WHAT YOU SHOULD DO:
Pick out each line containing the string "script" and copy it.

━━━━━ SOURCE RECORDS ━━━━━

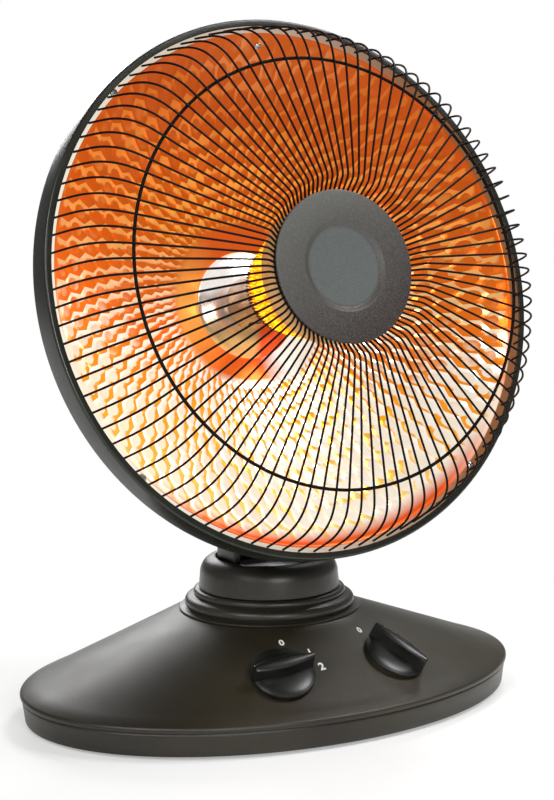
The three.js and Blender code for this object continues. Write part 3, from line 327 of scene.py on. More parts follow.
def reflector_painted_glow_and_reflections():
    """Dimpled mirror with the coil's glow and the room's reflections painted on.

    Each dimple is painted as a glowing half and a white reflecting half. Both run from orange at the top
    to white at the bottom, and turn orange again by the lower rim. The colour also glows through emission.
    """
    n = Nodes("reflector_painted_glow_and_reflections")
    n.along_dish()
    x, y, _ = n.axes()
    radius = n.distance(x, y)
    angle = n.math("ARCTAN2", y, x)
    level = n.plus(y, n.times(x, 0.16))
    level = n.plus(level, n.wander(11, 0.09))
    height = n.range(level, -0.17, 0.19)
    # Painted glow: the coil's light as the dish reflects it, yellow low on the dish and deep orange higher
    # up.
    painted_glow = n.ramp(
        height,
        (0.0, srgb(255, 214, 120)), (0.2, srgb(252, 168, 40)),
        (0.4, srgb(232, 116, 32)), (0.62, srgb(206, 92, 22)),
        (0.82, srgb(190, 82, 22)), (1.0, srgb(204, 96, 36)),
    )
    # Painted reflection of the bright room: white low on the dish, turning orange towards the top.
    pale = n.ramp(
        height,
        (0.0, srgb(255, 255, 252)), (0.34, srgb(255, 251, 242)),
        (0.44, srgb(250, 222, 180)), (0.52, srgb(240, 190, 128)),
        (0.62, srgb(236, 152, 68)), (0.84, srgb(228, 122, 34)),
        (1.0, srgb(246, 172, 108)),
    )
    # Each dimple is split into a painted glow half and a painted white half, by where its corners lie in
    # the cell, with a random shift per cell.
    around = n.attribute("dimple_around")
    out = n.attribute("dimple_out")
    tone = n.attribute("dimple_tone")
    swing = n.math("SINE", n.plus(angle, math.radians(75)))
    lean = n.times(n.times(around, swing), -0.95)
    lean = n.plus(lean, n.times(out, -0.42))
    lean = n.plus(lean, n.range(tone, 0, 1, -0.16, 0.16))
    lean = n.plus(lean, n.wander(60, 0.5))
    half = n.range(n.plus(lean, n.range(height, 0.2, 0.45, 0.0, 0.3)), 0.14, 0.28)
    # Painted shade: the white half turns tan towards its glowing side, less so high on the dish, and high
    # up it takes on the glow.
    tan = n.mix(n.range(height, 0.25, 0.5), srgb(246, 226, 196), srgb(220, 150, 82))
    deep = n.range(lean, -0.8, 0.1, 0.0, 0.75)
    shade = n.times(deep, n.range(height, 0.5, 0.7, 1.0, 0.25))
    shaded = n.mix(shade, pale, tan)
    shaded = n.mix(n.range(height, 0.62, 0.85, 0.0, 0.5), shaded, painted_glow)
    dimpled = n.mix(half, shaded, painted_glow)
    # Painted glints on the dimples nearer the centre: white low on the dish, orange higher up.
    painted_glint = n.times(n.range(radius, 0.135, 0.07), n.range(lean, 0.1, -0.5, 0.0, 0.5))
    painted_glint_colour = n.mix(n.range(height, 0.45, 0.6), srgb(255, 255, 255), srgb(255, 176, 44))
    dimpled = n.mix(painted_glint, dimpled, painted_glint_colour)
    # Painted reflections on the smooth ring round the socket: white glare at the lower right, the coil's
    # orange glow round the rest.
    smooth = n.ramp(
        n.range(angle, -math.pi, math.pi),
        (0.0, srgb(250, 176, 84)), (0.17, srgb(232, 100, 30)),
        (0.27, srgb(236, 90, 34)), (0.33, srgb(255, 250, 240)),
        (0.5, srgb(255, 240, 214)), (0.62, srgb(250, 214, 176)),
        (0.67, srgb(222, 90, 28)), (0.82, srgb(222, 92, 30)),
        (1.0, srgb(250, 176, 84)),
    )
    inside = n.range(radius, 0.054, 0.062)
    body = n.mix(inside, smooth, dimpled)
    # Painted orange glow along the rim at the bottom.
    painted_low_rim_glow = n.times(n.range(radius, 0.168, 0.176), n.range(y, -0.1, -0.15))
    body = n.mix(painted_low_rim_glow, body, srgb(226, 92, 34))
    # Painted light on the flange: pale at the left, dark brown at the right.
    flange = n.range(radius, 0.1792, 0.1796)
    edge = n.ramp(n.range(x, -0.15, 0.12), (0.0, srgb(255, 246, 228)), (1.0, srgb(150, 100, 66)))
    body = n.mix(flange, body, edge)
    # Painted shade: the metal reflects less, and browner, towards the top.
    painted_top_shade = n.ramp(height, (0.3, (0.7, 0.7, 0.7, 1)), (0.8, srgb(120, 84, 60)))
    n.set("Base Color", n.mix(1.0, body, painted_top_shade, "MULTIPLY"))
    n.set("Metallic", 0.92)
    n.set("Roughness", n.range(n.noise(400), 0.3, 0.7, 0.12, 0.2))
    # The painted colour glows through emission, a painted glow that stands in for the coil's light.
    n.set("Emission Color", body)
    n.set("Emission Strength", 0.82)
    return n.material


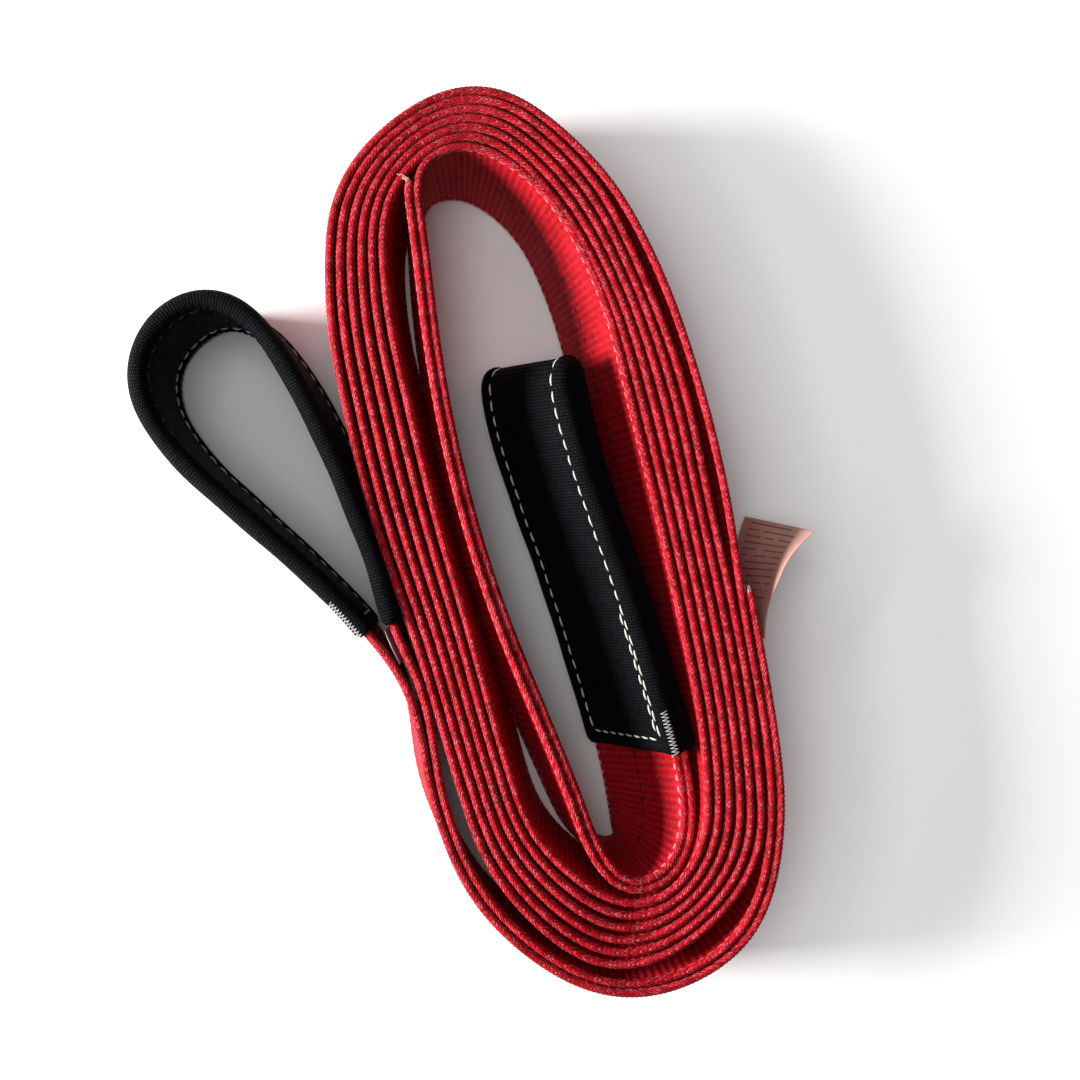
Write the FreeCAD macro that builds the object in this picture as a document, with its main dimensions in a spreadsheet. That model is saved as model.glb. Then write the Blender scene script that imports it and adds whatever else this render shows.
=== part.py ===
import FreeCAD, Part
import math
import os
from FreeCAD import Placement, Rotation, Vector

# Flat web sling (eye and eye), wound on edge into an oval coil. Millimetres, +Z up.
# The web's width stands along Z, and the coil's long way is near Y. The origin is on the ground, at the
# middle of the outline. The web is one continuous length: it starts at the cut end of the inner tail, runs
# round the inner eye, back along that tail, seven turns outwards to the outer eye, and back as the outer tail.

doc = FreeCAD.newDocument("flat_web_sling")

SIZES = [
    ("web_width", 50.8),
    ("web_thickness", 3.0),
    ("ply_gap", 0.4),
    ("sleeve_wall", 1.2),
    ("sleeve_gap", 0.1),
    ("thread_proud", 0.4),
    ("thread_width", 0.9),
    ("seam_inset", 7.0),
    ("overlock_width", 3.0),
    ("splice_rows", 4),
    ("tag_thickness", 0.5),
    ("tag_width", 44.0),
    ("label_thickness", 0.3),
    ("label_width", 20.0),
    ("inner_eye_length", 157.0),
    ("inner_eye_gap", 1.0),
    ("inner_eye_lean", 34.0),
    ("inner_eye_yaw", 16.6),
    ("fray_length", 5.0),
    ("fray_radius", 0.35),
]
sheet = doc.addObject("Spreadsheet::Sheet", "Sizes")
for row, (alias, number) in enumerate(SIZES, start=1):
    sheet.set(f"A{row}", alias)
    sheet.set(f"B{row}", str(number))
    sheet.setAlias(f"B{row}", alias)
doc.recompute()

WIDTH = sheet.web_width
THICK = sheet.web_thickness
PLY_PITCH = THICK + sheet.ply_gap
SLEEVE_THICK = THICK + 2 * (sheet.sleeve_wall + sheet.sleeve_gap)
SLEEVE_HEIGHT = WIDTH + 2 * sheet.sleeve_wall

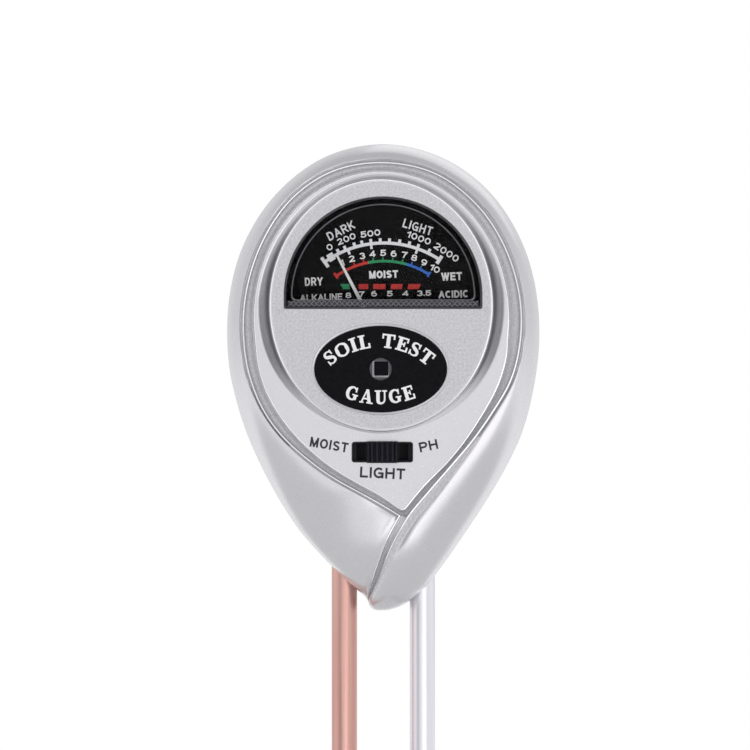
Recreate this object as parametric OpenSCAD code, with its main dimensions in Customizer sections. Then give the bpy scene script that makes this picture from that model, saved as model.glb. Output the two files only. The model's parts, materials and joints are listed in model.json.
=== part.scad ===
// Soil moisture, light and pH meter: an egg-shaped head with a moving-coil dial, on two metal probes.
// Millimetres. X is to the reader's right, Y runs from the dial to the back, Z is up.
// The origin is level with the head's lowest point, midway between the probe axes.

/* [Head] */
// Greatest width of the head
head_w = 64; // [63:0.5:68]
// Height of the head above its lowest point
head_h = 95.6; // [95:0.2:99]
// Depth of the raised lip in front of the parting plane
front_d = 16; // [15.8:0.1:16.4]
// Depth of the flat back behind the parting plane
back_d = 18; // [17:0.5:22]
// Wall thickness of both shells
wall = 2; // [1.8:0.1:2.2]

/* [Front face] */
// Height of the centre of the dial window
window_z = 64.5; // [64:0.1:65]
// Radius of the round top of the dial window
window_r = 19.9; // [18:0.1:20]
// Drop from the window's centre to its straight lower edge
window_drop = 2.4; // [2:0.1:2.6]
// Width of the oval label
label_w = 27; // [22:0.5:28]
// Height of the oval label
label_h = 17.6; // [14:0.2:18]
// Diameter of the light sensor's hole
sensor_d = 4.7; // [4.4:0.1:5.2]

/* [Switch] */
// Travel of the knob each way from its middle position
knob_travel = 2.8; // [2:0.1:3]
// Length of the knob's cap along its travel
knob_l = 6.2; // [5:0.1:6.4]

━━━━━

FULL SOLUTION:
Write the FreeCAD macro that builds the object in this picture as a document, with its main dimensions in a spreadsheet. That model is saved as model.glb. Then write the Blender scene script that imports it and adds whatever else this render shows.
Recreate this object as parametric OpenSCAD code, with its main dimensions in Customizer sections. Then give the bpy scene script that makes this picture from that model, saved as model.glb. Output the two files only. The model's parts, materials and joints are listed in model.json.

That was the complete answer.